D’après l’analyse de Earther, depuis janvier 2020, au moins 80 porte-conteneurs différents ont été entièrement remplis chacun avec plus de 900 conteneurs vides envoyés des États-Unis vers des ports étrangers. Ces navires ont effectué plus de 200 voyages.
Pour les compagnies maritimes, cela est rentable, mais seulement parce qu’elles ne sont pas obligées de payer l’addition de leur pollution. En fait, les compagnies gagnent plus d’argent grâce à ce gaspillage de haut vol, tout en se déchargeant du coût environnemental de l’excès de pollution au carbone sur le reste d’entre nous et les générations à venir.

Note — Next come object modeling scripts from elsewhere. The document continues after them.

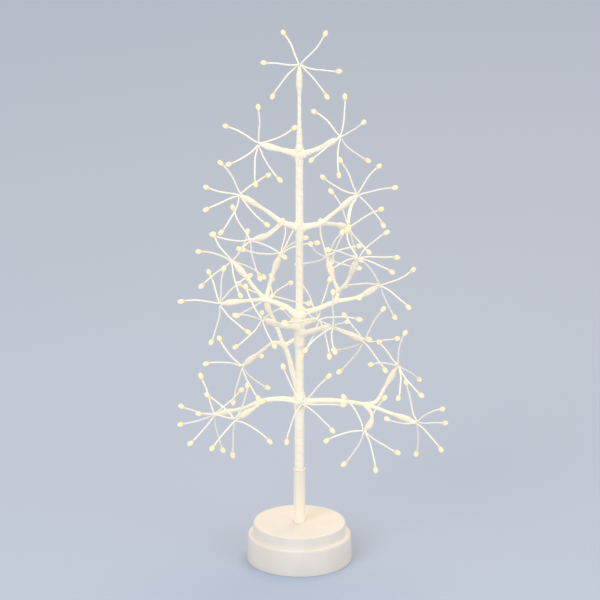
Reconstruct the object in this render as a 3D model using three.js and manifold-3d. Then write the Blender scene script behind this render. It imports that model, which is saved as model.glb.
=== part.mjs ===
// A bare twig tree with micro lights, standing on a round battery base.
// Millimetres, +Z up. The origin is the centre of the base's underside, and the front faces -Y.

import * as THREE from 'three';
import { mergeVertices } from 'three/addons/utils/BufferGeometryUtils.js';
import Module from 'manifold-3d';

const wasm = await Module();
wasm.setup();

// Base housing: a wide skirt round the battery well, with a smaller cap stepped on it
const skirtClear = 1.85; // between the well's corners and the skirt
const skirtHeadroom = 1.25; // between the well's top and the skirt's ceiling
const skirtDraft = 0.9; // the skirt leans in by this much from foot to shoulder
const skirtRound = 2.4;
const capStep = 4.2; // from the skirt's shoulder in to the cap
const capHeight = 9.4;
const capRound = 1.6;
const housingWall = 2;
const gap = 0.3; // left between two pieces that touch

// Base plate, set up inside the skirt and held by three screws
const plateRecess = 1.6;
const plateThickness = 2.4;
const bossDiameter = 6.8;
const bossBore = 3.3;
const bossSpread = 37; // between the two bosses on the switch's side
const screwHeadDiameter = 5.4;
const screwHeadHeight = 1;
const screwShankDiameter = 2.2;
const screwLength = 9;

// Three AA cells side by side in a well that hangs from the plate's inner face
const cellDiameter = 14.2;
const cellLength = 49.2;
const cellNubDiameter = 5.4;
const cellNubLength = 1;
const cellSpacing = 0.4;
const wellWall = 1.4;
const contactThickness = 0.5;
const contactWidth = 9;
const springLength = 4.2;
const springDiameter = 6.6;
const tailWidth = 3;
const tailRise = 1.6; // the terminals' solder tails stand this far above the well

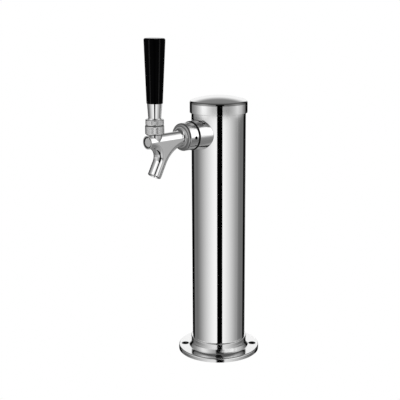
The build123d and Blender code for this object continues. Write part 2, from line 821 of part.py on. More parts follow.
# ------------------------------------------------------------ shaft and valve
with BuildPart() as faucet_shaft:
    with BuildSketch(tap_section):
        outline(
            (valve_nut_back - shaft_stud_end, 0),
            (valve_nut_back - shaft_stud_end, shaft_stud_d / 2),
            (valve_seat, shaft_stud_d / 2),
            (valve_seat, shaft_rod_d / 2),
            (guide_back, shaft_rod_d / 2),
            (guide_back, shaft_r),
            (shaft_nose - shaft_nose_step_depth, shaft_r),
            (shaft_nose - shaft_nose_step_depth, shaft_r - shaft_nose_step),
            (shaft_nose, shaft_r - shaft_nose_step),
            (shaft_nose, 0),
        )
    revolve(axis=tap_axis)
    with BuildSketch(tap_section):
        outline(
            (tip_reach - slot_half_length, -slot_half_width),
            (tip_reach + slot_half_length, -slot_half_width),
            (tip_reach + slot_half_length, 0),
            (tip_reach + slot_half_length + slot_flare, shaft_r),
            (tip_reach - slot_half_length, shaft_r),
        )
        outline(
            (tip_reach - slot_half_length, relief_height),
            (relief_front, relief_height),
            (relief_front, shaft_r + ball_relief),
            (tip_reach - slot_half_length, shaft_r + ball_relief),
        )
    extrude(amount=slot_half_width, both=True, mode=Mode.SUBTRACT)
faucet_shaft.part.label = "faucet_shaft"
export_step(faucet_shaft.part, "parts/faucet_shaft.step")

with BuildPart() as valve_washer:
    with BuildSketch(across_tap(valve_back)):
        Circle(valve_washer_d / 2)
        Circle(shaft_stud_d / 2, mode=Mode.SUBTRACT)
    extrude(amount=valve_washer_thickness)
valve_washer.part.label = "valve_washer"
export_step(valve_washer.part, "parts/valve_washer.step")

with BuildPart() as valve_nut:
    with BuildSketch(across_tap(valve_nut_back)):
        RegularPolygon(valve_nut_across_flats / 2, 6, major_radius=False)
        Circle(shaft_stud_d / 2, mode=Mode.SUBTRACT)
    extrude(amount=valve_nut_thickness)
valve_nut.part.label = "valve_nut"
export_step(valve_nut.part, "parts/valve_nut.step")

# ------------------------------------------------------------ lever, collar, ferrule and handle
with BuildPart() as lever:
    with Locations(pivot):
        Sphere(ball_r)
    with BuildSketch(lever_section):
        outline(
            (0, tap_height),
            (finger_d / 2, tap_height),
            (finger_d / 2, pivot_z),
            (lever_neck_d / 2, pivot_z),
            (lever_neck_d / 2, stud_bottom_z - (stud_r - lever_neck_d / 2)),
            (stud_r, stud_bottom_z),
            (stud_r, stud_top_z),
            (0, stud_top_z),
        )
        with Locations((0, tap_height)):
            Circle(finger_tip_d / 2)
        with Locations((-finger_tip_d / 2, tap_height)):
            Rectangle(finger_tip_d, 2 * finger_tip_d, mode=Mode.SUBTRACT)
    revolve(axis=lever_axis)
lever.part.label = "lever"
export_step(lever.part, "parts/lever.step")

with BuildPart() as lever_collar:
    with BuildSketch(lever_section) as ring_profile:
        outline(
            (stud_bore_r, ring_bottom_z),
            (ring_r, ring_bottom_z),
            (ring_r, ring_top_z),
            (stud_bore_r, ring_top_z),
        )
        fillet(corners(ring_profile, (ring_r, ring_top_z)), ring_edge_round)
    revolve(axis=lever_axis)
    with Locations(pivot):
        Sphere(ring_hollow_r, mode=Mode.SUBTRACT)
lever_collar.part.label = "lever_collar"
export_step(lever_collar.part, "parts/lever_collar.step")

with BuildPart() as handle_ferrule:
    with BuildSketch(lever_section):
        foot_top_z = ring_top_z + ferrule_foot_height
        outline(
            (stud_bore_r, ring_top_z),
            (ferrule_foot_d / 2, ring_top_z),
            (ferrule_bottom_d / 2, foot_top_z),
            (ferrule_top_d / 2, ferrule_top_z),
            (stud_bore_r, ferrule_top_z),
        )
    revolve(axis=lever_axis)
handle_ferrule.part.label = "handle_ferrule"
export_step(handle_ferrule.part, "parts/handle_ferrule.step")

with BuildPart() as tap_handle:
    with BuildSketch(lever_section) as handle_profile:
        outline(
            (0, ferrule_top_z + insert_length + insert_tip_room),
            (insert_d / 2, ferrule_top_z + insert_length + insert_tip_room),
            (insert_d / 2, ferrule_top_z),
            (handle_bottom_d / 2, ferrule_top_z),
            (handle_top_d / 2, handle_top_z),
            (0, handle_top_z),
        )
        fillet(corners(handle_profile, (handle_bottom_d / 2, ferrule_top_z)), handle_bottom_round)
        fillet(corners(handle_profile, (handle_top_d / 2, handle_top_z)), handle_top_round)
    revolve(axis=lever_axis)
tap_handle.part.label = "tap_handle"
export_step(tap_handle.part, "parts/tap_handle.step")

with BuildPart() as handle_insert:
    with BuildSketch(lever_section):
        outline(
            (stud_bore_r, ferrule_top_z),
            (insert_d / 2, ferrule_top_z),
            (insert_d / 2, ferrule_top_z + insert_length),
            (stud_bore_r, ferrule_top_z + insert_length),
        )
    revolve(axis=lever_axis)
handle_insert.part.label = "handle_insert"
export_step(handle_insert.part, "parts/handle_insert.step")

print("overall height", round(handle_top_z, 1), "cap top", round(cap_top_z, 1))
print("faucet nose reach", round(nose_front, 1), "nut front", round(nut_front, 1))
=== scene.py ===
# %% [markdown]
# # A single-tap beer tower, dressed for the camera
#
# The object is a mirror-polished steel column on a round bolted base, with one chrome tap
# and a tall black lever handle. The solid model brings every piece to its real place and
# size, so this script only adds what a solid can't hold: finishes, the ribs and threads of
# the turned pieces, a studio and a camera. Cells run from top to bottom, one step each.

import json
import math

import bpy
from mathutils import Matrix, Vector


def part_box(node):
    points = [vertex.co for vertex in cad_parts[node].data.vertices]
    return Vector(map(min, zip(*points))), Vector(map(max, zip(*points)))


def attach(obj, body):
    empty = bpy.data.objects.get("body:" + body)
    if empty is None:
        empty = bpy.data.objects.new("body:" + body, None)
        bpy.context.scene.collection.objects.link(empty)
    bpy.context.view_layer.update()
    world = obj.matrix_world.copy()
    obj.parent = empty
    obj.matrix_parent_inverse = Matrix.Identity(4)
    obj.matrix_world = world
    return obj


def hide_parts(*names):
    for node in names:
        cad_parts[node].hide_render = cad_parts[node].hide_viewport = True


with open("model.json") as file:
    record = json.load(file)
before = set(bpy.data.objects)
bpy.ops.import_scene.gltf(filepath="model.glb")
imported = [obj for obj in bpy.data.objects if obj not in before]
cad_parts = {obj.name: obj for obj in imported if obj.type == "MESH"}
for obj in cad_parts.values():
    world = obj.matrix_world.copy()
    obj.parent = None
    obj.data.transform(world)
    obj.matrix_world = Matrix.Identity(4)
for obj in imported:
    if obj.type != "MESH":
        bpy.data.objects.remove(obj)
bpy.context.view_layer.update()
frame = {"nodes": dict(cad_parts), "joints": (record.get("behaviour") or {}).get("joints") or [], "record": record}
nodes = frame["nodes"]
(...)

Les analystes s’attendent à ce qu’à mesure que la pandémie s’atténue et que les gens commencent à retourner au travail, la chaîne d’approvisionnement engorgée soit dégagée au cours du premier ou du deuxième trimestre de cette année, mais les problèmes environnementaux liés au transport maritime n’ont pas commencé avec le Covid-19. Au port de Los Angeles, qui est le plus important des États-Unis pour le fret par conteneurs, 75 % de tous les conteneurs qui retournent en Asie sont actuellement vides, a déclaré un responsable du port à Bloomberg ce mois-ci. Mais il a également précisé que ce taux est normalement de 50 % !
L’Organisation maritime internationale vise à réduire les émissions de carbone de l’industrie du transport maritime de 40 % par rapport aux niveaux de 2008 d’ici 2030 et à décarboniser complètement le secteur du transport maritime d’ici la fin du siècle. Le logisticien Maersk, l’un des leaders du secteur, travaille à lancer un navire neutre en carbone d’ici 2023 et à atteindre des émissions nettes nulles d’ici 2050.
Il sera plus facile d’atteindre ces objectifs – ou mieux, d’en atteindre de bien plus ambitieux – si le secteur ne dépense pas ses émissions carbone pour envoyer des navires super-polluants remplis de boîtes vides à travers l’océan. Cela paraît du bon sens, une vertu loin d’être partagée par tout le monde.